The little church was razed to the ground to make room for the Baroque church with the adjoining convent. Thus the place where Rosalia lived and prayed in solitude, a place probably built on the Phoenician remains, was definitively lost.

A huge loss, which could have told us something more not only about the Saint, but about the place of worship through inscriptions, decorations, foundations, furnishings. A sacred place that continues its protective function of the City and its inhabitants.

The Saint’s celebrations are known from the July Festino in which the triumphal Cart of the Saint parades and in September, the date set by the Hagiography, of the death of Rosalia, with the “Acchianata” on foot of the Palermitans. Strange that the climb is also done by the Tamil Indians who have found analogies between the Sicilian Saint and one of their female divinities.

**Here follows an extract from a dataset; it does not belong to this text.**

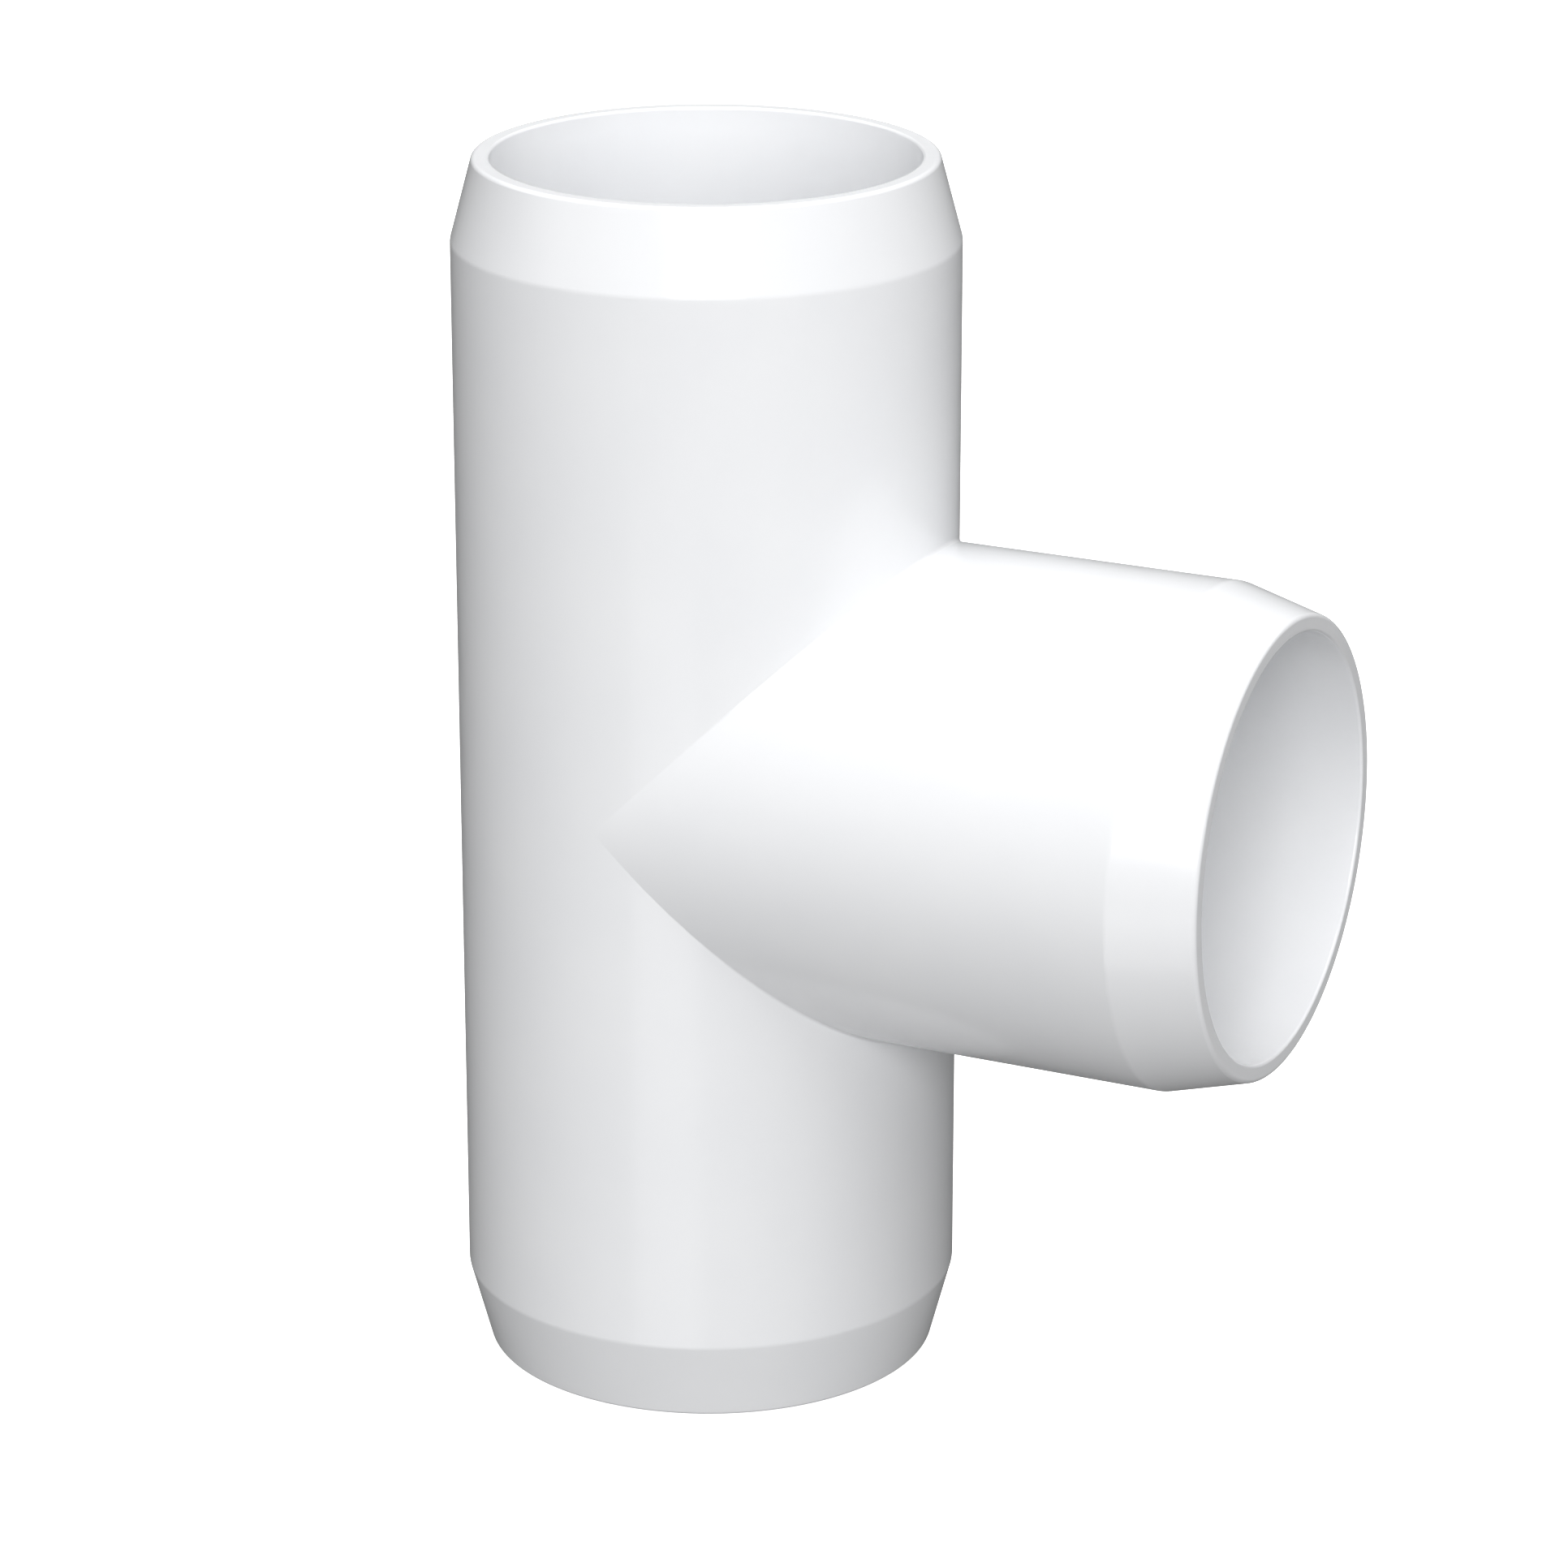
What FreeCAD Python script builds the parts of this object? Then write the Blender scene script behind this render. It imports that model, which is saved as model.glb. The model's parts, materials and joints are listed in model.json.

Myth, Rite and History, difficult to order, to establish what comes first, Rosalia like all the holy Thaumaturges touches the three points, passing from legend to history. Yet for those of us who live in a world that day by day disowns truths and certainties that seemed acquired, returning to rely on the supernatural can be of great comfort.

This year, our Santuzza will be represented in a white statue with her arms outstretched to embrace everyone with a sweet cerulean look, as if to say, I borrow a few words: «You’ll be scared, ’cause I’m dreaming» and that’s enough for us.

Long live Palermo and long live Santa Rosalia.